> **Rows from a 3D modeling dataset**:
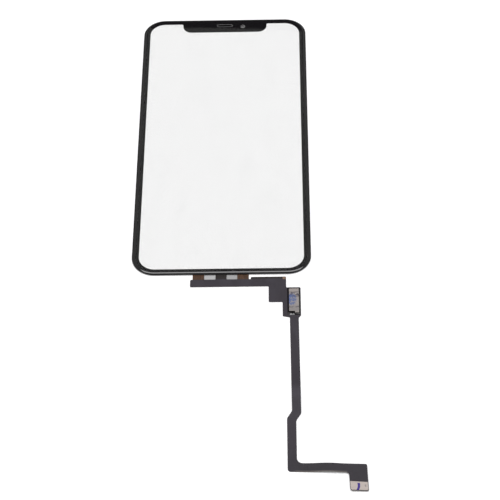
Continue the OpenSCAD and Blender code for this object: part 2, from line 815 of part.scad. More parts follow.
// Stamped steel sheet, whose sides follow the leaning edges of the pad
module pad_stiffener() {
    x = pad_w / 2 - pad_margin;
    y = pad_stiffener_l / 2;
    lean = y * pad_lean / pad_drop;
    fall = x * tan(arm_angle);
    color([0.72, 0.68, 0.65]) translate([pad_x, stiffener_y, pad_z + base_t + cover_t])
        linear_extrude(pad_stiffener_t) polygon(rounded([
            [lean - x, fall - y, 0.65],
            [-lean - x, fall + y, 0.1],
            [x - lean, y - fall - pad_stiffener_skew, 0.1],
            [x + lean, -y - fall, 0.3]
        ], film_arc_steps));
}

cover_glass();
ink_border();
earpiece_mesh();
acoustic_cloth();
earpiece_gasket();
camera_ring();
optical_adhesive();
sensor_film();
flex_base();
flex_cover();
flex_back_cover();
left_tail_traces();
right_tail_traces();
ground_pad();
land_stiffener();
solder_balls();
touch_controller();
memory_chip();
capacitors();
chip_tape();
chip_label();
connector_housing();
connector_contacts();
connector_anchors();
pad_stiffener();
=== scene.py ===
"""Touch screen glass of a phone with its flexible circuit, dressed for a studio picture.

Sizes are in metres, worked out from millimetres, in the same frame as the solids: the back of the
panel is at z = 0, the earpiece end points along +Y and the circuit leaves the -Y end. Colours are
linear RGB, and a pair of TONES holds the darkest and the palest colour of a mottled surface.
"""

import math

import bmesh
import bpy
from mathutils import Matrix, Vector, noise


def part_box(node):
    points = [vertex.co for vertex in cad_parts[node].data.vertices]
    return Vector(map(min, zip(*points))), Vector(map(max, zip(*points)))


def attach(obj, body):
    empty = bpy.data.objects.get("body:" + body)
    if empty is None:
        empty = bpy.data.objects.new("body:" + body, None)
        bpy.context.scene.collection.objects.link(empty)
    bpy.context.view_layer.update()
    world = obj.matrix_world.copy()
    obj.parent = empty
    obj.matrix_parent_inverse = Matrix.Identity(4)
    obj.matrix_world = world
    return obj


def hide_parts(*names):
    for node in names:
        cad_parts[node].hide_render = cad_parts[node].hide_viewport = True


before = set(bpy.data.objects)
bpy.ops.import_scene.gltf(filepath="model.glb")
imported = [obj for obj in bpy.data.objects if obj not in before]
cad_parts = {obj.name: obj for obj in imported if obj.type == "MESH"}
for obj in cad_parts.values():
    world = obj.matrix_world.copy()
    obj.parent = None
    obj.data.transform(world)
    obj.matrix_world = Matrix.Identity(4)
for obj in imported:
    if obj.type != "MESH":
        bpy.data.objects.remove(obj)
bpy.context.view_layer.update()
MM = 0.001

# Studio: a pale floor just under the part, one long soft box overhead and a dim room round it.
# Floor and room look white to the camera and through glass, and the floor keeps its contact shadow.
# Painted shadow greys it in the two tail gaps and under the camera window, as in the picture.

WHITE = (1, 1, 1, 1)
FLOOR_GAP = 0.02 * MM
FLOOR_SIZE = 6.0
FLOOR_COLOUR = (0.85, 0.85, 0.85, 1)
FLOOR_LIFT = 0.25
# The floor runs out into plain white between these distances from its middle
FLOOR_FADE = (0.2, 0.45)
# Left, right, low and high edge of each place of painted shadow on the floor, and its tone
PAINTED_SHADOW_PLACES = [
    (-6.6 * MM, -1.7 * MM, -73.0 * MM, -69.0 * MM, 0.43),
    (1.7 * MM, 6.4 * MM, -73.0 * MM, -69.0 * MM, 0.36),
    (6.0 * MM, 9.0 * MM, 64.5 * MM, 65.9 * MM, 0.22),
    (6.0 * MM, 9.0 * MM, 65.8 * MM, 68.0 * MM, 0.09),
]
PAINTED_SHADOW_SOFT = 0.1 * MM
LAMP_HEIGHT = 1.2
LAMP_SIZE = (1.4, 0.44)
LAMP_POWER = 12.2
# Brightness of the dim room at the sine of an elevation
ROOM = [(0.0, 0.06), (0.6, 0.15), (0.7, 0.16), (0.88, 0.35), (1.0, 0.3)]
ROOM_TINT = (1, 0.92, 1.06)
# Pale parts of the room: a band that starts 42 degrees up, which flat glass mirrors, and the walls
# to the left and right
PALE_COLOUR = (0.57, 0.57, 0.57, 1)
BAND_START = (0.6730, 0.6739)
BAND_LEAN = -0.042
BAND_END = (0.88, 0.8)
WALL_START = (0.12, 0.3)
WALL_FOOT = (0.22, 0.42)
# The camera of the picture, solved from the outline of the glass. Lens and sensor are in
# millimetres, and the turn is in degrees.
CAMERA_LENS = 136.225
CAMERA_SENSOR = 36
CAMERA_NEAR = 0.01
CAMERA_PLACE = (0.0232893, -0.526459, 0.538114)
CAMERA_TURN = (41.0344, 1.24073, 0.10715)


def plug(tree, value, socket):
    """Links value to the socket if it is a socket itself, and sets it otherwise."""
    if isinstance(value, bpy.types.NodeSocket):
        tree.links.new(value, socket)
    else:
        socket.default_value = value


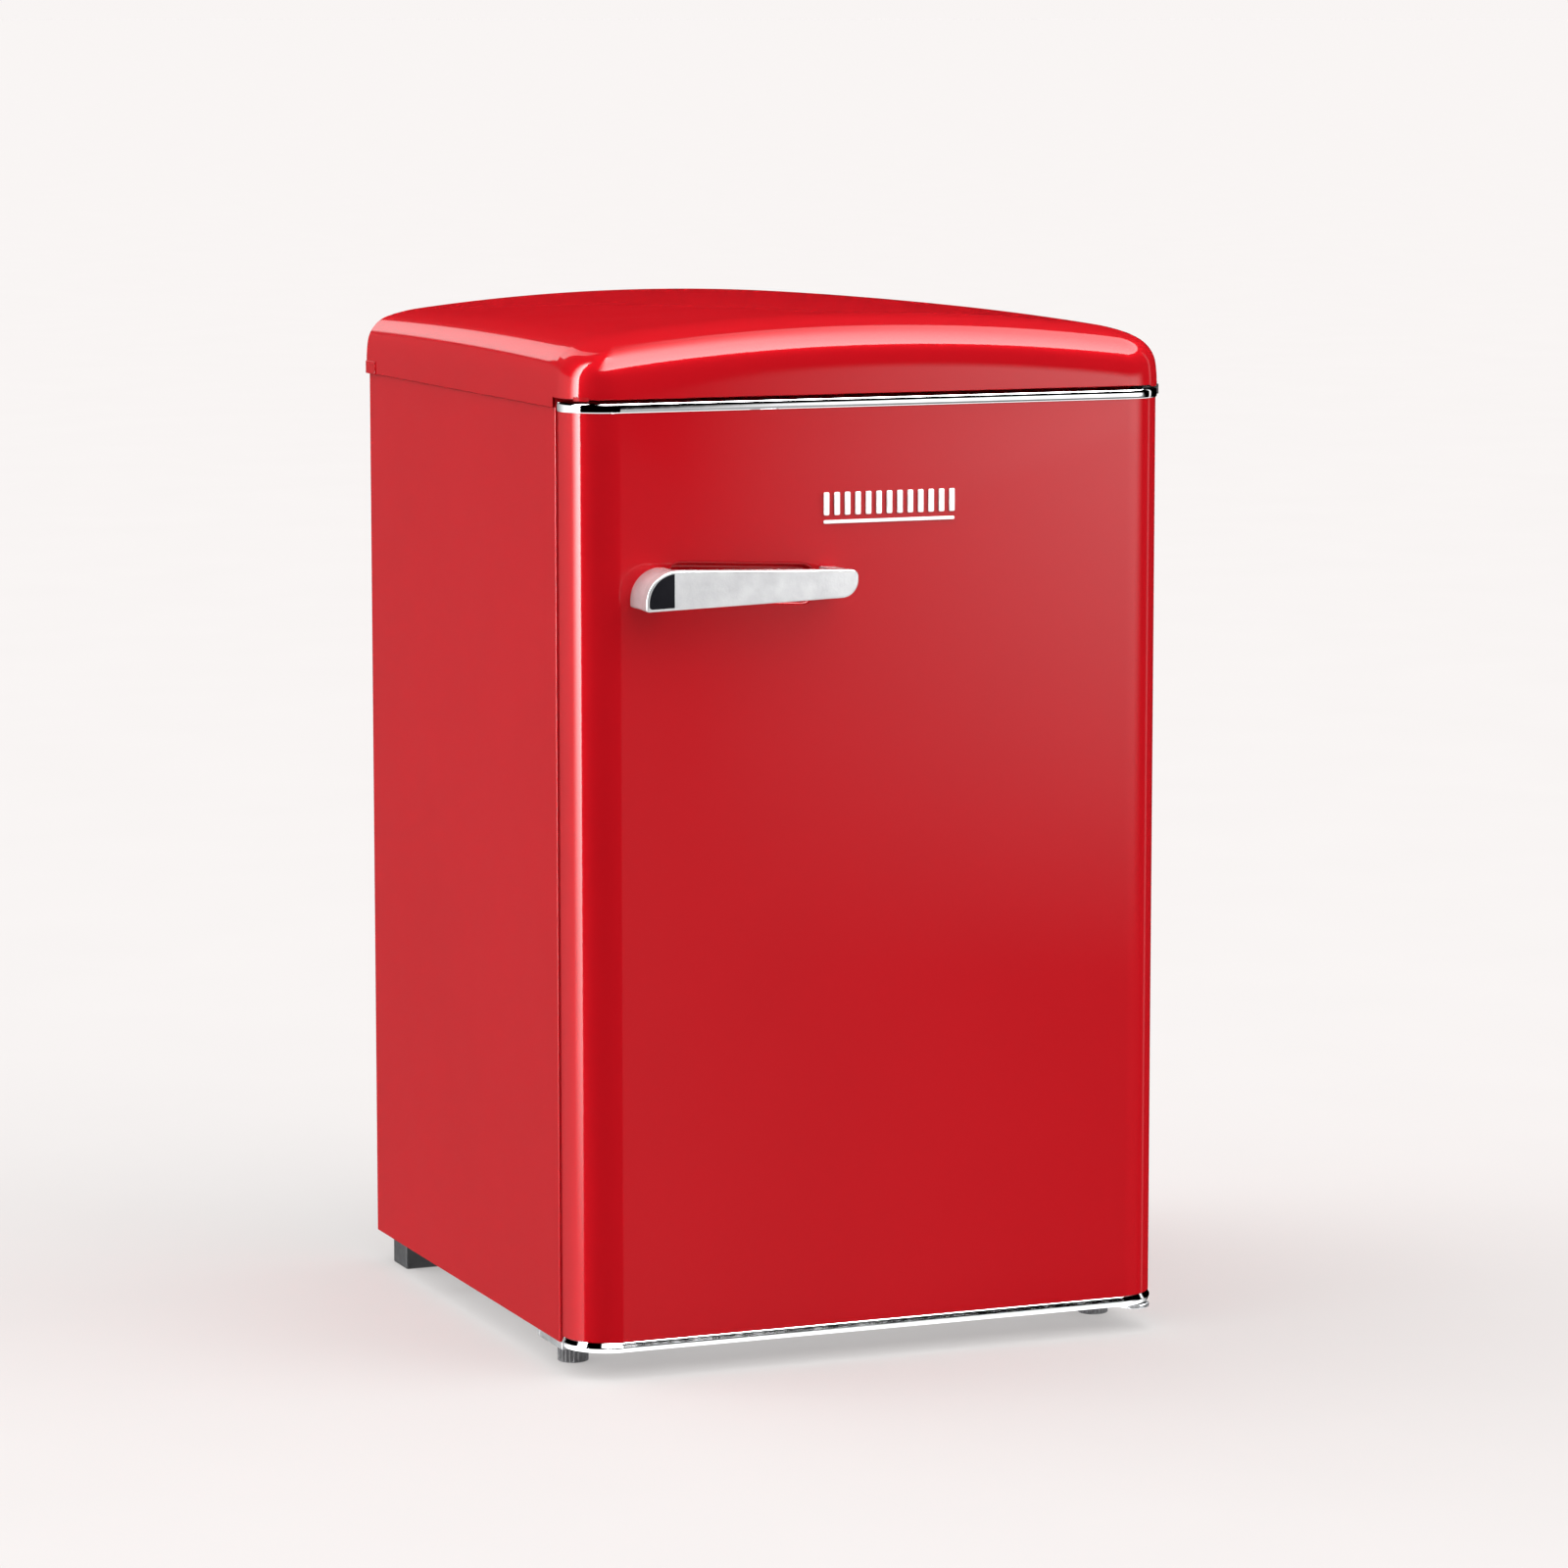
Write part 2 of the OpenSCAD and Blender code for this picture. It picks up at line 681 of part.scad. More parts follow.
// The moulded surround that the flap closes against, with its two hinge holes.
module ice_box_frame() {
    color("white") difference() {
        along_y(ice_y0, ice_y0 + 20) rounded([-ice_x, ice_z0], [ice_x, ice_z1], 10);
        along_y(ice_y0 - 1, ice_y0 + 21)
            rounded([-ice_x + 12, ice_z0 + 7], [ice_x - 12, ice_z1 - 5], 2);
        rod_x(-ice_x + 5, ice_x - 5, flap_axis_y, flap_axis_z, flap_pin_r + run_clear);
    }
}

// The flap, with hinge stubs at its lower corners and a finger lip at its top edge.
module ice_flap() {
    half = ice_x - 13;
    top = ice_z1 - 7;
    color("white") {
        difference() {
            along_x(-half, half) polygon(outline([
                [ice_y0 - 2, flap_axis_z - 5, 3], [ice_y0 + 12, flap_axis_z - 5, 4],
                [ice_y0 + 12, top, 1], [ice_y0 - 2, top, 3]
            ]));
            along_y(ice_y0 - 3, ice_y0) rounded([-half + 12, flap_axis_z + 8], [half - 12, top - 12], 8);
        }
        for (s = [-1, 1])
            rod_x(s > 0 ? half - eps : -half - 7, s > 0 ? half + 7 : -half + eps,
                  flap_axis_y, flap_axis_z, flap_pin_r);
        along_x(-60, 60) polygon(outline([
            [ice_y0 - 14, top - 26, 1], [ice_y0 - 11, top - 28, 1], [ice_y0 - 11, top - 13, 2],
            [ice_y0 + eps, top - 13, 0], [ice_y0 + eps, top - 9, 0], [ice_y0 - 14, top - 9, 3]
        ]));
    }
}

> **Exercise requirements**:
Will you return exactly the lines above from the one with "obj.parent = empty" down to the one with "bpy.data.objects.remove(obj)", counting both as part of the range?

> **Reply**:
    obj.parent = empty
    obj.matrix_parent_inverse = Matrix.Identity(4)
    obj.matrix_world = world
    return obj


def hide_parts(*names):
    for node in names:
        cad_parts[node].hide_render = cad_parts[node].hide_viewport = True


before = set(bpy.data.objects)
bpy.ops.import_scene.gltf(filepath="model.glb")
imported = [obj for obj in bpy.data.objects if obj not in before]
cad_parts = {obj.name: obj for obj in imported if obj.type == "MESH"}
for obj in cad_parts.values():
    world = obj.matrix_world.copy()
    obj.parent = None
    obj.data.transform(world)
    obj.matrix_world = Matrix.Identity(4)
for obj in imported:
    if obj.type != "MESH":
        bpy.data.objects.remove(obj)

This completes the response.